Por isso, consideramos que o caminho deve incluir percursos de comboio e terá de ser construído com a nossa produção. O investimento sério e efetivo nos transportes públicos em geral e, em particular, na ferrovia, é absolutamente decisivo no combate às alterações climáticas, para além da importância que assume em termos de mobilidade e para amortecer as assimetrias regionais. Por outro lado, não é necessário ser Nobel da economia para perceber que um país que não produz não cria riqueza e nada tem para exportar e que sem a criação de riqueza não há relançamento económico possível.
Por isso, Os Verdes insistem na necessidade de focalizar o centro das atenções na nossa produção, na produção nacional, desde logo porque é muito pouco saudável e nada recomendável que uma economia fique dependente de fatores externos que não dominamos. O turismo é importante, mas a nossa atividade económica não pode ficar dependente apenas de um setor e pouco mais.

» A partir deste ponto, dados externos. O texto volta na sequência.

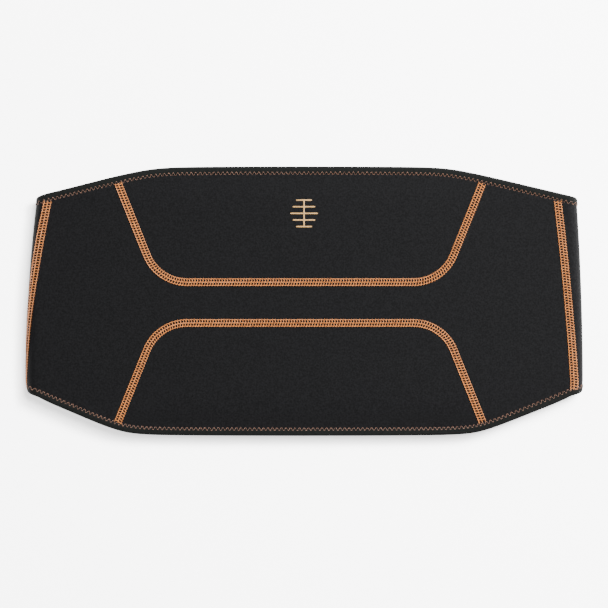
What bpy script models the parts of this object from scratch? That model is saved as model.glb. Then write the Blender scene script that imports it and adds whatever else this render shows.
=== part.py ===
"""Lumbar support belt, fastened and lying flat on its front, as the pieces that it is sewn from.

Metres. X runs along the belt, Y towards its upper edge, Z up from the surface that it lies on.
Each front wing is drawn as a flat pattern, (distance along the cloth, height), and then wrapped
round the fold at the wearer's side, so that cloth, edge binding and stitching share one route.
"""

import math

import bmesh
import bpy
from mathutils import Vector

# Cloth and trim
PANEL = 0.0022  # knit-faced foam laminate
TAPE = 0.0005  # edge binding tape
THREAD = 0.0004  # a band of stitches
PATCH = 0.0007  # hook patch or loop patch
AIR = 0.0003  # clearance between pieces that touch
LIP = TAPE + AIR  # how far a binding stands proud of its panel

# Stays, the flat springs along the spine, each in a sewn casing
STAY_SIZE = Vector((0.012, 0.158, 0.001))
CASING_WALL = 0.0003
CASING_SIZE = Vector((0.014, 0.166, 0.0018))
STAY_X = (-0.077, -0.032, 0.028, 0.073)

# Levels, upwards: outer front, hook, loop, inner front, the wearer's space, casings, back
WAIST_GAP = 0.0044
LAP_RISE = PANEL + 2 * PATCH + 3 * AIR
FRONT_MID = LIP + PANEL / 2
BACK_UNDER = FRONT_MID + LAP_RISE + PANEL / 2 + LIP + WAIST_GAP + CASING_SIZE.z + AIR
BACK_MID = BACK_UNDER + PANEL / 2
FOLD_Z = (FRONT_MID + BACK_MID) / 2
FOLD_R = (BACK_MID - FRONT_MID) / 2
FOLD_LENGTH = math.pi * FOLD_R

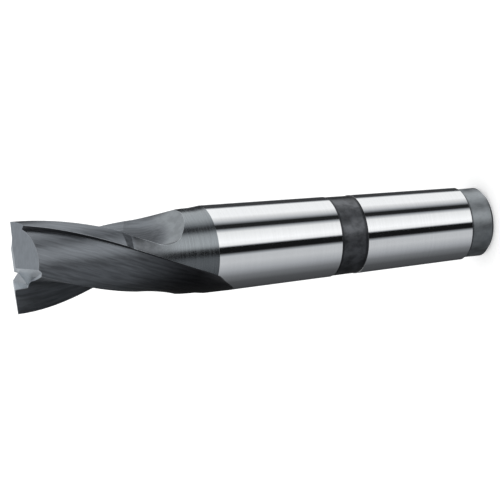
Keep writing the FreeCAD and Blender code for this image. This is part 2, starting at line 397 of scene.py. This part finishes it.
class Finish(Enum):
    """The finishes that the one bar of steel wears, and the painted shade and highlights laid over them.
    """

    GROUND = Look((0.755, 0.768, 0.780), 0.96, (0.055, 0.080), (40.0, 40.0, 5200.0))
    NECK = Look((0.228, 0.248, 0.262), 0.84, (0.20, 0.25), (160.0, 160.0, 4200.0))
    HEAD = Look((0.186, 0.201, 0.219), 0.72, (0.36, 0.43), (1900.0, 1900.0, 210.0), wound=True)
    CLOUDED = Look((0.122, 0.128, 0.138), 0.50, (0.30, 0.38), (620.0, 620.0, 520.0))
    # Own tone of the tail; the same colour is the painted highlight on the scooped run-out.
    TAIL_AND_HIGHLIGHT = Look((0.280, 0.302, 0.318), 0.76, (0.36, 0.44), (620.0, 620.0, 520.0))
    # Painted shade: near-black colour for the shadow in flute bottoms and on sunken tooth backs.
    RECESS_SHADE = Look((0.030, 0.031, 0.035), 0.70, (0.30, 0.36), (1900.0, 1900.0, 210.0), wound=True)
    # Painted shade: near-black colour for the shadow line behind each land and in the corners beside the
    # ground bands.
    ROOT_SHADE = Look((0.040, 0.042, 0.046), 0.80, (0.34, 0.42), (1900.0, 1900.0, 210.0), wound=True)
    # Lighter edges: partly rubbed-off oxide, partly a painted highlight.
    WORN_AND_GLINT = Look((0.46, 0.49, 0.52), 0.60, (0.26, 0.36), (900.0, 900.0, 900.0))
    END = Look((0.40, 0.43, 0.46), 0.88, (0.36, 0.44), (2600.0, 700.0, 2600.0))
    WEB = Look((0.76, 0.80, 0.83), 0.88, (0.36, 0.44), (2600.0, 700.0, 2600.0))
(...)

Por isso, é fundamental apostar a sério, por exemplo, na agricultura familiar, que pode ter um papel importante na recuperação da nossa soberania alimentar. Recorde-se que, antes de entrar para a então CEE (Comunidade Económica Europeia), o nosso País produzia 75% dos produtos alimentares que consumia; hoje, os números estão invertidos e apenas produzimos 25% para importarmos os restantes 75%.
É necessário, por isso, dar vida ao Estatuto de Agricultura Familiar, promover a reabertura dos mercados de proximidade, garantir o escoamento dos produtos, estabelecer um preço justo à produção e repor algum equilíbrio nas relações comerciais entre os produtores e as grandes superfícies comerciais, ou seja, é necessário criar as condições para que os produtores possam produzir e vender os seus produtos a preços justos.
Para além disso, é necessário colocar o interesse público no centro das decisões para evitar situações verdadeiramente escandalosas e imorais, como a do Novo Banco, que continua a ser um verdadeiro e monstruoso sorvedouro de recursos públicos — recursos que são necessários e que tanta falta fazem para as políticas sociais, nomeadamente para o nosso Serviço Nacional de Saúde, e que estão a ser esbanjados com um banco que não é nosso —, ou situações como a da TAP (Transportes Aéreos Portugueses), onde o Estado paga, mas não manda nada. E, por fim, continuamos a aguardar para perceber se o Governo está ou não decidido a devolver os CTT (Correios e Telecomunicações de Portugal) aos portugueses, trazendo o interesse público para esta verdadeira negociata que vem do tempo do Governo do PSD e do CDS.